Frequently Asked Questions

What is the difference between a brand promise and a value proposition?
A value proposition explains why a customer should choose you over alternatives, typically framed around functional and emotional benefits. A brand promise is the commitment that underpins that proposition: the specific, ongoing delivery standard the customer can hold you to. The value proposition attracts. The brand promise retains.
How long should a brand promise be?
Short enough to be remembered without reference material, specific enough to be acted on, and clear enough that a frontline employee can translate it into a behaviour. There is no fixed word count, but if it takes more than two sentences to state, it is probably still a draft. The discipline of brevity forces the clarity that makes a promise useful.
Can a brand have more than one brand promise?
A brand should have one primary promise that represents its core commitment. Sub-brands or product lines may carry their own promises, but they should be consistent with and derivative of the parent brand’s commitment. Multiple competing promises at the same brand level create confusion internally and credibility problems externally.
How do you measure whether a brand promise is working?
The most direct measures are customer satisfaction scores, net promoter scores, and repeat purchase rates, but these need to be read alongside qualitative data about why customers stay, leave, or recommend.

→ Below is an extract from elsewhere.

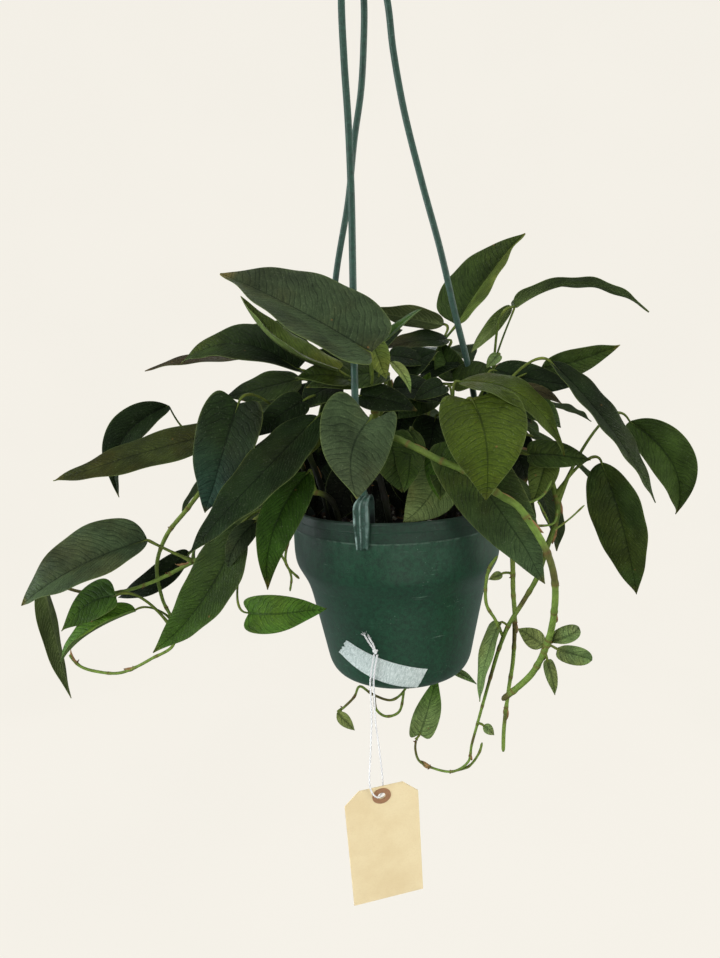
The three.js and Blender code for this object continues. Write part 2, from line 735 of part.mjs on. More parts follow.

If customers are satisfied but cannot articulate what the brand stands for, the promise is not registering. If they can articulate it and it matches what you intended, the promise is working.
Who in an organisation is responsible for the brand promise?
Everyone who touches the customer experience, which means the brand promise cannot be owned exclusively by marketing. The most effective approach is for marketing to lead the definition process in partnership with operations, product, and customer service, and for the leadership team to own accountability for delivery. A promise that marketing defines and operations ignores will not hold.